Saturday, 15 August 2015

Children are asylum seekers too ...... by Miriam Halahmy

Recently I have discovered that the UK still has around the same number of applications for asylum as we have had for at least the past 8 years - just over 30,000 a year.
In 2014 there were 1,861 separated children seeking asylum in the UK.
Hardly a swarm! Not a record to be proud of either.

I have become increasingly concerned about the plight of people seeking a place of safety in recent times. Many are children, some only babies in arms. I have asked myself, What would I do in this situation? The same as my great grandparents, I hope.

My grandparents with my Dad aged seven and his sister, in Paris for my grandmother's brother, Louis', wedding in 1928. In 1942 Louis was deported from Paris and murdered in Auschwitz.
My grandmother wrote in her brief autobiography that in 1904 when she was only eight she heard her parents ( my great grandparents) speak about leaving their home in Poland. "At that time pogroms were raging in Poland and Russia. Poland belonged to Russia and in those years anti-semitism was very ripe...All this I heard my parents speak about." Her parents left soon after with her two brothers for Belgium and France.

Grandma's school Atlas, Lyon 1908
My grandparents came to the UK before WW1. If they had not come they would have been murdered in the 1940s in the Holocaust. My grandfather had five brothers, all married with children. Only one survived after six years in camps and forced labour - his great niece, my father's cousin. We share the same maiden name and I visited her today. She has back troubles and she quietly said, "The vertebrae in my neck were all crushed by the end of the war from carrying sacks of cement as a child."
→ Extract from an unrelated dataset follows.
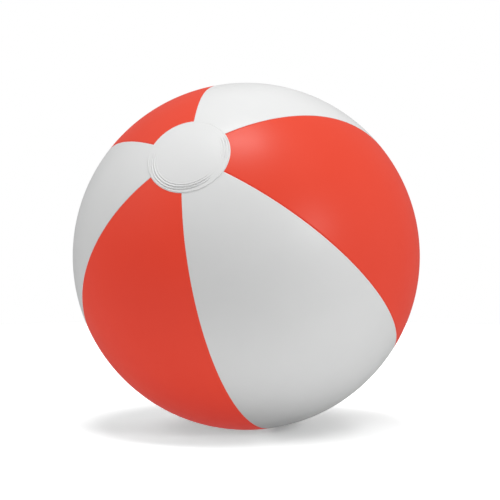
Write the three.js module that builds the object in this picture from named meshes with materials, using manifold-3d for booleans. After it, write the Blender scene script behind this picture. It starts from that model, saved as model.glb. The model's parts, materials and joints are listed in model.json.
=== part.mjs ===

With modern 24 hours news coverage, newspapers published every day, constant updating of media on the net, there is no excuse for ignorance. We can all weigh up the information and form an opinion about migration and the need to seek a place of safety.

The world is on the move, similar to when the  Jewish communities of Poland and Russia were forced out by terror in the nineteenth and early twentieth centuries and came to the UK and America, contributing enormously to life where ever they went. Were the Jewish migrants unusual? Were they more honest, hard-working, clever than current migrants? Well, let's look at the evidence.

One piece has stood out for me since the riots and looting of August 2011. London looked as though it was burning and young people were at the heart of the terror. But let's look again at who did not riot.
David Lammy, MP for Tottenham, has pointed out that 20,000 young people in his constituency did not riot. Neither did young people from some of the other communities such as the Chinese and Bangladeshi communities.
But neither were the rioters and looters asylum-seeking children.

I am not going to quote evidence I don't have to hand about hard-working immigrants and how their children settle down in our schools and do well. But everything I read in the media suggests this is true in the UK and around the world. Certainly I have seen enough  first-hand evidence as a teacher in London schools for twenty-five years and then on author visits to schools.

Children of Bangladeshi families, East End school, 2013.
Our country is not full. We could take everyone in the jungle in Calais tomorrow in fact. Yes, I know some of them will be criminals but there will always be a minority of bad migrants elbowing their way in. It's a fact of life. Some billionaires who take up residence here are not so great either.
 But that is not a reason to raise higher the barbed wire.

The UK needs to take its place alongside all the countries of the EU and around the world to try and ease the plight of those fleeing their homes and radically improve our miserable asylum figures. Those are the statistics I want to see on the news.

We cannot change the situation on the ground in Syria, for example, but can we really continue to close our eyes to children and adults clambering off rubber dinghies onto Greek beaches and pretend they will just disappear?

Teenage asylum seeker reading a piece  he has written about leaving his home and family. Most asylum seekers never see their families and their homes again and suffer terrible homesickness for years.